Given data:

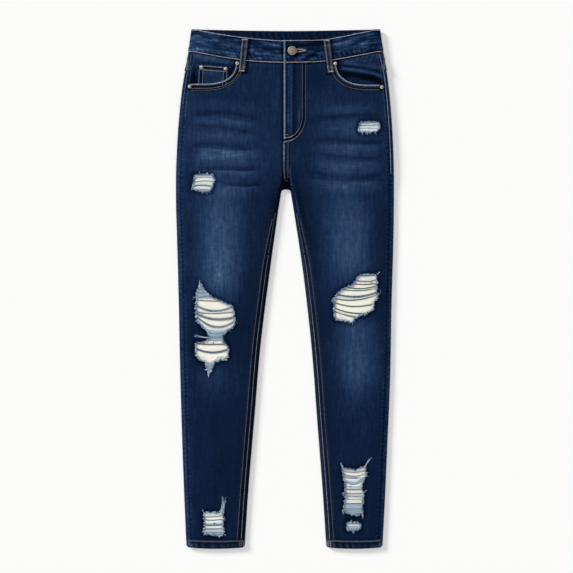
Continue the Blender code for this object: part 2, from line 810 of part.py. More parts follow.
def build_fly_shield(name, material, collection, cutters):
    foot = FLY_LAP_TOP
    waist = FRONT_BAND_BOTTOM - GAP
    outline = [(SHIELD_RIGHT_X, waist), (SHIELD_RIGHT_X, foot)]
    for angle in (-90.0, -60.0, -30.0, 0.0):
        turn = math.radians(angle)
        outline.append((SHIELD_LEFT_X - SHIELD_CORNER * (1.0 - math.cos(turn)),
                        foot + SHIELD_CORNER * (1.0 + math.sin(turn))))
    outline.append((SHIELD_LEFT_X, waist))

    def height(x, y):
        return top(x, y) - WALL - ZIP_TAPE_WALL - 2 * GAP

    return layer_object(name, outline, height, THIN_WALL, SHIELD_SPACING,
                        material, collection, cutters)


def build_zip(name, material, collection):
    """The tape, with the chain as a rib along it."""
    below = WALL + GAP
    rib_left, rib_right = ZIP_CHAIN_X
    low, high = ZIP_TAPE_X
    raised = ZIP_CHAIN_DEPTH
    profile = ((low, below), (rib_left, below), (rib_left + 0.2, raised), (rib_right - 0.2, raised),
               (rib_right, below), (high, below))
    grid = []
    for share in (0.0, 0.5, 1.0):
        y = blend(ZIP_FOOT, ZIP_TOP, share)
        row = []
        for x, depth in profile:
            surface = top(x, y)
            row.append(Skin(Vector((x, y, surface - depth)), UP, below + ZIP_TAPE_WALL - depth))
        grid.append(row)
    return wall_object(name, grid, material, collection)


def build_slider(name, material, collection):
    """The zip's slider, pulled up to the top of its chain."""
    width, length, height = SLIDER_SIZE
    x = sum(ZIP_CHAIN_X) / 2
    y = ZIP_TOP + GAP + length / 2
    bpy.ops.mesh.primitive_cube_add(size=1.0)
    slider = bpy.context.object
    slider.name = name
    slider.data.name = name
    for corner in slider.data.vertices:
        corner.co.x *= width * MM
        corner.co.y *= length * MM
        corner.co.z *= height * MM
    middle = top(x, y) - ZIP_CHAIN_DEPTH - height / 2
    slider.location = (x * MM, y * MM, middle * MM)
    bevel = slider.modifiers.new("rounded", "BEVEL")
    bevel.width = 0.4 * MM
    bevel.segments = 1
    slider.data.materials.append(material)
    move_to(slider, collection)
    return slider


# ---------------------------------------------------------------- back pockets and loops

def build_back_pocket(side, name, material, collection):
    x = CENTRE_X + side * POCKET_X
    outline = [(x + px, POCKET_TOP + py) for px, py in POCKET_SHAPE]
    return outline_object(name, outline, 0.0, PATCH_WALL, material, collection)


def loop_proud(y, band_bottom):
    """A belt loop steps down from the waistband to the panel below it."""
    return BAND_PROUD * smooth((y - band_bottom + STEP_LENGTH + 1.0) / STEP_LENGTH)


def build_front_loop(loop, material, collection):
    grid = []
    steps = 9
    for step in range(steps + 1):
        share = step / steps
        y = blend(loop.foot_y, loop.top_y, share)
        centre = blend(loop.foot_x, loop.top_x, share)
        row = []
        for across in (-0.5, 0.0, 0.5):
            x = centre + LOOP_WIDTH * across
            height = top(x, y) + loop_proud(y, front_band_bottom(x)) + GAP + PATCH_WALL
            row.append(Skin(Vector((x, y, height)), UP, PATCH_WALL))
        grid.append(row)
    return wall_object(loop.name, grid, material, collection)


def round_skin(side, distance, y):
    """A point on the outside of the waist, a distance round from the outermost line of its edge."""
    edge = Vector((outer_x(side, y), y))
    out = Vector((side, 0.0))
    quarter = math.pi / 2 * (EDGE_ROUND + BODY_EDGE / 2) / 2
    turn = clamp(-distance / quarter, -1.0, 1.0) * 90.0
    proud = loop_proud(y, BAND_SIDE_BOTTOM) * smooth((turn + 90.0) / 180.0)
    skin = fold_skin(edge, out, turn, proud, PATCH_WALL)
    beyond = max(0.0, abs(distance) - quarter)
    point = skin.point - Vector((side * beyond, 0.0, 0.0))
    return Skin(point, skin.normal, skin.wall)


def build_side_loop(loop, material, collection):
    """A loop that lies on the back of the side and turns round the edge at its foot."""
    grid = []
    rows = 10
    columns = 6
    for step in range(rows + 1):
        share = step / rows
        y = blend(loop.foot_y, loop.top_y, share)
        middle = blend(loop.foot_round, loop.top_round, share)
        row = []
        for k in range(columns + 1):
            distance = middle + LOOP_WIDTH * (k / columns - 0.5)
            skin = round_skin(loop.side, distance, y)
            outside = skin.point + skin.normal * (GAP + PATCH_WALL)
            row.append(Skin(outside, skin.normal, PATCH_WALL))
        grid.append(row)
    return wall_object(loop.name, grid, material, collection)


def build_back_loop(name, material, collection):
    low = BACK_LOOP_FOOT_Y
    high = back_band_top(CENTRE_X) - 1.0
    left = CENTRE_X - LOOP_WIDTH / 2
    right = CENTRE_X + LOOP_WIDTH / 2
    outline = [(left, low), (right, low), (right, high), (left, high)]
    return outline_object(name, outline, 0.0, PATCH_WALL, material, collection)


# ---------------------------------------------------------------- metal trim

def move_to(made, collection):
    for owner in list(made.users_collection):
        owner.objects.unlink(made)
    collection.objects.link(made)


def turned_object(name, profile, steps, place, material, collection):
    """A profile of radius and height, turned round Z at its place."""
    mesh = bpy.data.meshes.new(name)
    points = [(radius * MM, 0.0, height * MM) for radius, height in profile]
    mesh.from_pydata(points, [(k, k + 1) for k in range(len(points) - 1)], [])
    made = mesh_object(name, mesh, material, collection)
    screw = made.modifiers.new("turned", "SCREW")
    screw.axis = "Z"
    screw.steps = steps
    screw.render_steps = steps
    screw.use_merge_vertices = True
    screw.merge_threshold = 0.00001
    made.location = Vector(place) * MM
    return made


def build_button(name, material, collection):
    seat = top(BUTTON_X, BUTTON_Y) + BAND_PROUD + LAP_RISE + GAP
    place = (BUTTON_X, BUTTON_Y, seat)
    return turned_object(name, BUTTON_PROFILE, BUTTON_STEPS, place, material, collection)


def build_rivet(rivet, material, collection):
    """A rivet, seated on the highest of eight points round its rim."""
    seat = 0.0
    for eighth in range(8):
        turn = math.pi / 4 * eighth
        x = rivet.x + RIVET_RADIUS * math.cos(turn)
        y = rivet.y + RIVET_RADIUS * math.sin(turn)
        if rivet.seat == "coin":
            seat = max(seat, facing_height(-1)(x, y) + GAP + THIN_WALL)
        else:
            seat = max(seat, top(x, y))
    place = (rivet.x, rivet.y, seat + GAP)
    return turned_object(rivet.name, RIVET_PROFILE, RIVET_STEPS, place, material, collection)


# ---------------------------------------------------------------- the whole garment

def band_columns(side, first, steps):
    """Where the front of a waistband half is measured, from a place near the middle to its fold."""
    edge = outer_x(side, BAND_SIDE_BOTTOM)
    foot = edge - side * 2 * OUTSEAM_INSET
    return [blend(first, foot, k / steps) for k in range(steps + 1)] + [edge - side * OUTSEAM_INSET]


def main():
    clear_scene()
    jeans = new_collection("ripped_jeans")
    cutters = new_collection("cutters")

    denim = principled("denim", (0.011, 0.023, 0.060), 0.85)
    denim_under = principled("denim_wrong_side", (0.012, 0.022, 0.050), 0.88)
    cream = principled("backing_cloth", (0.80, 0.76, 0.66), 0.9)
    yarn = principled("loose_weft_yarn", (0.36, 0.45, 0.56), 0.9)
    brass = principled("aged_brass", (0.30, 0.25, 0.18), 0.4, 1.0)
    copper = principled("pale_copper", (0.62, 0.46, 0.36), 0.35, 1.0)
    tape = principled("zip_tape", (0.02, 0.03, 0.06), 0.8)

    for side, word in ((-1, "right"), (1, "left")):
        build_front_panel(side, "front_panel_" + word, denim, jeans, cutters)
        build_back_panel(side, "back_panel_" + word, denim, jeans)
        build_yoke(side, "yoke_" + word, denim, jeans)
        build_facing(side, "pocket_facing_" + word, denim, jeans, cutters)
        build_back_pocket(side, "back_pocket_" + word, denim, jeans)

    right_xs = [LAP_UNDER_X, 16.0, LAP_EDGE_X] + band_columns(-1, -30.0, 5)
    build_waistband(-1, "waistband_right", right_xs, denim, jeans)
    left_xs = [LAP_EDGE_X, 18.0, LAP_UNDER_X + 2.0, 48.0, 56.0, 65.0] + band_columns(1, 90.0, 4)
    build_waistband(1, "waistband_left", left_xs, denim, jeans)

    build_coin_pocket("coin_pocket", denim, jeans, cutters)
    build_fly_shield("fly_shield", denim_under, jeans, cutters)
    build_zip("zip", tape, jeans)
    build_slider("zip_slider", brass, jeans)
    build_button("waist_button", brass, jeans)
    for rivet in RIVETS:
        build_rivet(rivet, copper, jeans)
    for loop in FRONT_LOOPS:
        build_front_loop(loop, denim, jeans)
    for loop in SIDE_LOOPS:
        build_side_loop(loop, denim, jeans)
    build_back_loop("belt_loop_back", denim, jeans)
    for rip in RIPS:
        build_threads(rip, yarn, jeans, cutters)
    for backing in BACKINGS:
        build_backing(backing, cream, jeans, cutters)


main()
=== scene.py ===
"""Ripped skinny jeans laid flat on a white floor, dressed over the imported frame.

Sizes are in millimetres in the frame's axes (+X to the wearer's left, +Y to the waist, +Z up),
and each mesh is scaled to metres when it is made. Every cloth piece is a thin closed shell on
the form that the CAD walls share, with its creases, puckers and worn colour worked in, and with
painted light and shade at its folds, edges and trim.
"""
import math
from collections import namedtuple

import bpy
import numpy as np
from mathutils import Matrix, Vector
from mathutils.bvhtree import BVHTree


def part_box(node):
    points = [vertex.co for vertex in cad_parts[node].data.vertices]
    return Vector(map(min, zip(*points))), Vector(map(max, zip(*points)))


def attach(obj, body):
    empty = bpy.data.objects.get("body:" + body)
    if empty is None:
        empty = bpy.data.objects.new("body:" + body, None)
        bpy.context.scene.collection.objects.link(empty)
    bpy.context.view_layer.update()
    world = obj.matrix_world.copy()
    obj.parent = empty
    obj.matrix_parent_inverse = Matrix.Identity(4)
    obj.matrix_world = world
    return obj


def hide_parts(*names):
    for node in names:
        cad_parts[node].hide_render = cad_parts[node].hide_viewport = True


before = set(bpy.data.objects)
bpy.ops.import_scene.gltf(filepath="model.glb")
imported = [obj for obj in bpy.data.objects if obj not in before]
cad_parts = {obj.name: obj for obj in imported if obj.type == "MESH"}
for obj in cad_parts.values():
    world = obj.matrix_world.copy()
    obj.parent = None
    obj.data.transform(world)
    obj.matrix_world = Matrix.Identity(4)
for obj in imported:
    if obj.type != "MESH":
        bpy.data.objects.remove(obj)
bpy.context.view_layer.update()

MM = 0.001
RIGHT, LEFT = -1, 1
WORD = {RIGHT: "right", LEFT: "left"}

# ------------------------------------------------------------------ sizes shared with the CAD
# They are the CAD's own, but the hem bows 0.7 more and the band's sides reach 2.0 lower than
# the plain walls do, as in the photo.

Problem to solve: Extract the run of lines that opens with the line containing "right_xs = [LAP_UNDER_X, 16.0, LAP_EDGE_X]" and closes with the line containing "zip(*points))), Vector(map(max, zip(*points)))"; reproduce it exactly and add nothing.

Problem solution:
    right_xs = [LAP_UNDER_X, 16.0, LAP_EDGE_X] + band_columns(-1, -30.0, 5)
    build_waistband(-1, "waistband_right", right_xs, denim, jeans)
    left_xs = [LAP_EDGE_X, 18.0, LAP_UNDER_X + 2.0, 48.0, 56.0, 65.0] + band_columns(1, 90.0, 4)
    build_waistband(1, "waistband_left", left_xs, denim, jeans)

    build_coin_pocket("coin_pocket", denim, jeans, cutters)
    build_fly_shield("fly_shield", denim_under, jeans, cutters)
    build_zip("zip", tape, jeans)
    build_slider("zip_slider", brass, jeans)
    build_button("waist_button", brass, jeans)
    for rivet in RIVETS:
        build_rivet(rivet, copper, jeans)
    for loop in FRONT_LOOPS:
        build_front_loop(loop, denim, jeans)
    for loop in SIDE_LOOPS:
        build_side_loop(loop, denim, jeans)
    build_back_loop("belt_loop_back", denim, jeans)
    for rip in RIPS:
        build_threads(rip, yarn, jeans, cutters)
    for backing in BACKINGS:
        build_backing(backing, cream, jeans, cutters)


main()
=== scene.py ===
"""Ripped skinny jeans laid flat on a white floor, dressed over the imported frame.

Sizes are in millimetres in the frame's axes (+X to the wearer's left, +Y to the waist, +Z up),
and each mesh is scaled to metres when it is made. Every cloth piece is a thin closed shell on
the form that the CAD walls share, with its creases, puckers and worn colour worked in, and with
painted light and shade at its folds, edges and trim.
"""
import math
from collections import namedtuple

import bpy
import numpy as np
from mathutils import Matrix, Vector
from mathutils.bvhtree import BVHTree


def part_box(node):
    points = [vertex.co for vertex in cad_parts[node].data.vertices]
    return Vector(map(min, zip(*points))), Vector(map(max, zip(*points)))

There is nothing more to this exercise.